In poor rural communities relying on subsistence agriculture, not all poor are equally poor. Social differentiation is largely relying on complex systems ensuring access to labour. Labour, since ever, is a core food security factor for small farmers in Africa, yet it is poorly addressed by the mainstream development analysis and action that consider African communities as “labour-surplus economies” and put forward the concept of the small farmers greater economic efficiency relying on “greater abundance of family labour”. Moreover, the issue of power-dynamics within communities, involving access to land, labour and food, is not trendy, as the people-centred and rights’ approach mainly focuses on power (un)balance between the small-farmers / communities and the “others” (government, companies, and so far and so on); which of course is correct and relevant, yet not comprehensive enough.  

Inequality does not stop at rural communities’ gates. Development practitioners, activists and policy-makers should not turn a blind eye. Root causes of fragile sustainability of subsistence agriculture have to properly be assessed and addressed. Socio-economic research also has to come back on the agenda and in the field work. There is an issue on research, too. Research tends to be biased and self-confirming. Often, participatory research is poorly set-up and implemented with little respect for its very guiding principles as well as for scientific and methodological standards. We need robust Action-Research-Learning participatory systems. Several issues regarding the production and food systems should be back on the research agenda. We should, for instance, analyse and compare agricultural calendars by crop and working calendars discriminated by sex and age. We should have clear food systems’ profiles by crop, including production and reproduction aspects also in terms of social differentiation.

Examples from the field in drops

The issue is complex, but I will try to give some examples.

Traditional societies have developed complex systems in order to ensure access to labour because, in the subsistence agriculture, labour is the limiting factor and not land. Such aspects have been well understood by and instrumental to the colonial rule. The chiefdoms and other traditional institutions, it is truth, give rights over land, but the real aim is ensuring rights over manpower. For instance, in Northern Mozambique, there are several schemes ensuring rights over labour, among which the rights of the first born who benefits from important labour services, the dominant lineage, the “slaves”, still visible in the field, the displaced people, the crop and land rotation and land lending, just to mention some. Nowadays, a process of land concentration on the hands of few within the rural communities is taking place. In 1993, in Nampula Province, about 40-50% of the total land was held by only 25% of the subsistence producers that farmed between 4 and 5 times more land per household than the smallest 25%. The land accumulation has to be understood not in terms of property rights on land but in terms of farming capacity, i.e. the capacity of a farmer to have access to labour during the peak season. Actually, various studies show that the population does not feel that there is a lack of land. The smallholders rather complain about labour shortage (insufficient strength to cultivate and produce more, illness during peak agricultural periods, etc.).
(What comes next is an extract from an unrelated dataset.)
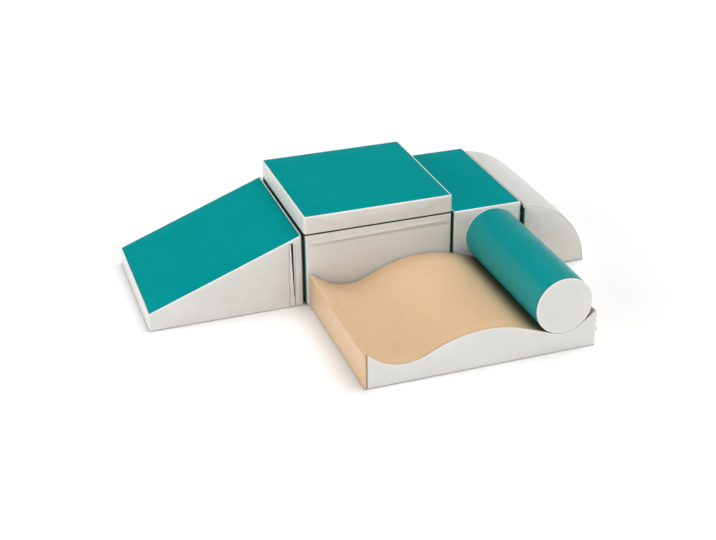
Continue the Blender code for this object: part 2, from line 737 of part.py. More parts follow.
def add_arc():
    """Quarter-round block: a curved panel from the top of the tall wall to the floor."""
    x = BLOCK_WIDTH / 2 + SIDE_GAP + STEP_WIDTH + SIDE_GAP + ARC_WIDTH / 2
    place = add_place("arc_place", (x, -ARC_SET_FORWARD, 0.0))
    outline = arc_outline()
    core_bm = outline_body(outline, BLOCK_DEPTH, EDGE_ROLL, INNER, arc_tag)
    core = add_piece("arc_foam_core", core_bm, FOAM, place)
    walls_bm = outline_body(outline, BLOCK_DEPTH, EDGE_ROLL, 0.0, arc_tag)
    open_panels(walls_bm, (TOP, BOTTOM))
    walls = add_piece("arc_walls", walls_bm, LIGHT_GREY, place)
    thicken(walls, SKIN)
    curved_bm = outline_body(outline, BLOCK_DEPTH, EDGE_ROLL, 0.0, arc_tag)
    keep_panel(curved_bm, TOP)
    thicken(add_piece("arc_curved_panel", curved_bm, PALE_GREY, place), SKIN)
    add_bottom("arc_bottom_panel", ARC_WIDTH, BLOCK_DEPTH, EDGE_BORDER, 0.0, place)
    zip_x = ARC_ZIP_FROM_WALL - ARC_WIDTH / 2
    zip_z = ARC_ZIP_BOTTOM + ARC_ZIP_LENGTH / 2
    zip_line = face_frame((zip_x, BLOCK_DEPTH / 2, zip_z), (0.0, 0.0, 1.0), (0.0, 1.0, 0.0))
    add_zip("arc", zip_line, ARC_ZIP_LENGTH, 1, 0.0, walls, core, ARC_RING_LEAN)
    side_strip("arc_hook_strip", -ARC_WIDTH / 2, -1.0, SIDE_STRIP_HEIGHT, place)


def add_wave():
    """Wave mat: a valley to lie in, a hump and the cradle that the roll rests in."""
    x = -BLOCK_WIDTH / 2 + WAVE_OFFSET + WAVE_WIDTH / 2
    place = add_place("wave_place", (x, WAVE_BACK - WAVE_DEPTH / 2, 0.0))
    outline, cradle = wave_outline()
    core_bm = outline_body(outline, WAVE_DEPTH, WELT_ROLL, INNER, wave_tag)
    core = add_piece("wave_foam_core", core_bm, FOAM, place)
    wrap_bm = outline_body(outline, WAVE_DEPTH, WELT_ROLL, 0.0, wave_tag)
    open_panels(wrap_bm, (FRONT, BACK, BOTTOM))
    wrap = add_piece("wave_wrap", wrap_bm, BEIGE, place)
    thicken(wrap, SKIN)
    for name, tag in (("wave_front_panel", FRONT), ("wave_back_panel", BACK)):
        end_bm = outline_body(outline, WAVE_DEPTH, WELT_ROLL, 0.0, wave_tag)
        keep_panel(end_bm, tag)
        thicken(add_piece(name, end_bm, LIGHT_GREY, place), SKIN)
    add_bottom("wave_bottom_panel", WAVE_WIDTH, WAVE_DEPTH, WELT_BORDER, 0.0, place)
    middle = (WAVE_ZIP_FRONT - WAVE_ZIP_BACK) / 2
    zip_line = face_frame(
        (WAVE_WIDTH / 2, middle, WAVE_ZIP_HEIGHT), (0.0, -1.0, 0.0), (1.0, 0.0, 0.0)
    )
    add_zip("wave", zip_line, WAVE_ZIP_LENGTH, 1, 0.0, wrap, core, RING_OUTWARD)
    hook = face_frame((-x, WAVE_DEPTH / 2, FRONT_STRIP_HEIGHT), (1.0, 0.0, 0.0), (0.0, 1.0, 0.0))
    add_strip("wave_hook_strip", STRIP_LENGTH, STRIP_WIDTH, SIDE_STRIP, STRIP, place, hook)
    facet_sag = CRADLE_RADIUS * (1 - math.cos(TURN_STEP / 2))
    axis_height = cradle.y - (CRADLE_EASE - FIT - facet_sag)
    return Vector((x - WAVE_WIDTH / 2 + cradle.x, WAVE_BACK - ROLL_LENGTH / 2, axis_height))


def turned_piece(name, profile, finish, parent):
    """Add a shape turned about y from points of radius and place along y."""
    bm = bmesh.new()
    verts = [bm.verts.new((radius, along, 0.0)) for radius, along in profile]
    for start, end in zip(verts, verts[1:]):
        bm.edges.new((start, end))
    piece = add_piece(name, bm, finish, parent)
    turn = piece.modifiers.new("turn", "SCREW")
    turn.axis = "Y"
    turn.steps = ROUND_STEPS
    turn.render_steps = ROUND_STEPS
    turn.use_merge_vertices = True
    turn.merge_threshold = WELD
    turn.use_smooth_shade = True
    return piece


def rolled_end(direction, length, radius, roll):
    """Profile points of one rolled end of the tube, from its lip to its outer side."""
    points = [(radius - roll - SEAM_LIP, direction * length / 2)]
    for step in range(ROLL_EDGE_STEPS + 1):
        angle = QUARTER_TURN * step / ROLL_EDGE_STEPS
        along = length / 2 - roll + roll * math.cos(angle)
        points.append((radius - roll + roll * math.sin(angle), direction * along))
    return points


def add_end_disc(name, direction, parent):
    """Add the crowned disc set into one end of the roll's tube."""
    outer = ROLL_RADIUS - EDGE_BORDER - FIT
    face = ROLL_LENGTH / 2
    half = outer / 2
    crown_half = END_CROWN * (1 - (half / outer) ** CROWN_POWER)
    profile = [
        (0.0, direction * (face + END_CROWN)),
        (half, direction * (face + crown_half)),
        (outer, direction * face),
        (outer, direction * (face - SKIN)),
        (half, direction * (face - SKIN + crown_half)),
        (0.0, direction * (face - SKIN + END_CROWN)),
    ]
    if direction < 0.0:
        profile.reverse()
    turned_piece(name, profile, LIGHT_GREY, parent)


def add_roll(axis):
    """Roll: a foam cylinder in a tube cover with two end discs, loose in the wave's cradle."""
    place = add_place("roll_place", axis)
    core_bm = bmesh.new()
    bmesh.ops.create_cone(
        core_bm,
        cap_ends=True,
        segments=ROUND_STEPS,
        radius1=ROLL_RADIUS - INNER,
        radius2=ROLL_RADIUS - INNER,
        depth=ROLL_LENGTH - 2 * INNER,
        matrix=Matrix.Rotation(QUARTER_TURN, 4, "X"),
    )
    rims = [edge for edge in core_bm.edges if edge.calc_face_angle() > SMOOTH_ANGLE]
    round_edges(core_bm, rims, EDGE_ROLL - INNER, ROLL_EDGE_STEPS)
    core = add_piece("roll_foam_core", core_bm, FOAM, place)
    near = rolled_end(-1.0, ROLL_LENGTH, ROLL_RADIUS, EDGE_ROLL)
    far = rolled_end(1.0, ROLL_LENGTH, ROLL_RADIUS, EDGE_ROLL)
    tube = turned_piece("roll_tube_cover", far + near[::-1], TEAL, place)
    thicken(tube, SKIN)
    add_end_disc("roll_end_disc_near", -1.0, place)
    add_end_disc("roll_end_disc_far", 1.0, place)
    zip_line = face_frame((ROLL_RADIUS, 0.0, 0.0), (0.0, 1.0, 0.0), (1.0, 0.0, 0.0))
    add_zip("roll", zip_line, ROLL_ZIP_LENGTH, 1, ZIP_SINK, tube, core)


add_base()
add_pad()
add_ramp()
add_step()
add_arc()
add_roll(add_wave())
bpy.context.view_layer.update()
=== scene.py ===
"""The looks of a soft play foam climber: sewn, foam-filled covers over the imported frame.

Each block is dressed as it is made: panels of coated fabric sewn edge to edge, filled
with foam, with a zip, its tape and its stitching, and hook and loop strips on the faces
that meet. One cloth simulation fills all the covers at once.
"""

import logging
import math
from dataclasses import dataclass, field
from enum import Enum
from typing import Optional, Sequence, Union

import bmesh
import bpy
import numpy as np
from mathutils import Matrix, Vector, noise


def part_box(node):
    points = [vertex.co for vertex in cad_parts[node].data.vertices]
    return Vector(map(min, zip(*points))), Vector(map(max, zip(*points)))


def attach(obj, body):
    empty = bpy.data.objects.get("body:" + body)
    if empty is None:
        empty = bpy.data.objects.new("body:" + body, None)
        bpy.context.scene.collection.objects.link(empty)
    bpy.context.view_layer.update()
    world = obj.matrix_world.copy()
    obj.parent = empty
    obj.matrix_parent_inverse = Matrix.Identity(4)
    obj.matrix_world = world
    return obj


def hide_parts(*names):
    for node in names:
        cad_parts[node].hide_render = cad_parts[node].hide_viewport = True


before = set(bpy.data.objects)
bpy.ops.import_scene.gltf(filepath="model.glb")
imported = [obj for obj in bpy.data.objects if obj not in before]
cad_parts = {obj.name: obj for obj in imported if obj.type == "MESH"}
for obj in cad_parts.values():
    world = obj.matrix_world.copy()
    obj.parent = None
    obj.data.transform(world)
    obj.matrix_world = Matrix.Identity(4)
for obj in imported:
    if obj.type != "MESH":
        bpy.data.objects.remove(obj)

log = logging.getLogger("climber")

Array = np.ndarray
Number = Union[int, float]
Pair = tuple[float, float]
Direction = tuple[int, int, int]
Colour = tuple[float, float, float]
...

In rural settings, seems to picture a situation where extreme poverty is very high (around 40%, i.e. the two lowest quintiles of rural population), better off situations are in phase of consolidation (around 20%, the richest quintile) and “grey” areas exist on the edge of the poverty line (the remaining 40%) moving in and out of poverty according to external conditions, such as family illness and deaths, climate hazards, loss of jobs and cash income. For most farmers food security varies with the agricultural calendar. That is, most farmers exhaust their reserves way before the next harvest. Under those circumstances, deprived from structural surpluses, particularly during the “hunger gap – lean season”, the poorest households “sell” their labour literally for a plate of beans to the “better off” that are in a process of consolidation of assets’ concentration. At this stage, selling “under-cost” their labour, the poorest households remain caught in the trap of trans-generational poverty, because the days worked in the plots of others are days lost in their own plot. And this is about a huge lost in the context of a subsistence system.  

 

The way forward – building blocks

  1. Policy-makers should not turn a blind eye. Root causes of fragile sustainability of subsistence agriculture have to properly be assessed and addressed by a food and nutrition security policy that, fostering sustainable development, acts on several lines; for instance:
  1. fosters mitigation (e.g. SSNs, provision of social services, supply of inputs);
  2. defines sound and appropriate agriculture development goals effectively addressing subsistence farmers (e.g. agro-forestry, innovation, environmental friendly and fair practices envisaging labour-friendly agricultural calendars);
  3. refrains from goals that impact negatively on subsistence households (doing no harm);
  4. foresees integration of complementary sources of income (e.g. public works based SSNs, food processing, eco-tourism);
  5. where appropriate, contemplates measures addressing transition from the subsistence system to progressive intensification of the agricultural production process (e.g. micro-finance, small irrigation, extension and training, farmers associations).
  1. Today we are equipped with public goods better addressing the food security issue (e.g. the voluntary guidelines on FNS and those on land, the new FAO strategy encompassing the Right to Food, inter alia).
    1. The policy response to food (in)security encompasses production growth, market capabilities (trade and labour), social protection (social transfers), emergency assistance, governance and rights strengthening.
    2. Governance and Human Rights need strengthening on the field. It is extremely beneficial having the “public goods” that we already have in terms of FNS and we need further progress. But we also have to work out there, in the communities, in a robust bottom-up action.
    3. The public goods on FNS are not yet part of the professional culture of the development workers, starting at HQ level. Corporate culture is not conducive to such an innovative and interdisciplinary task so far. Effective communication between sectors and a “common language” have still to be developed.
  2. Eventually, we have to leave behind the Washington Consensus and move forward to a smart balance between efficiency and equity, including a dramatic increase in ODA devoted to agriculture and rural development; which under the dominance of the neo-liberal paradigm has fallen from 17% in 1980 to 8% at the end of 1090s and to the 3% of ODA in 2006. (OECD report on “Aid to Agriculture”, 2001; European Parliament, 13 January 2009, On the Common Agricultural Policy on Global Food Security).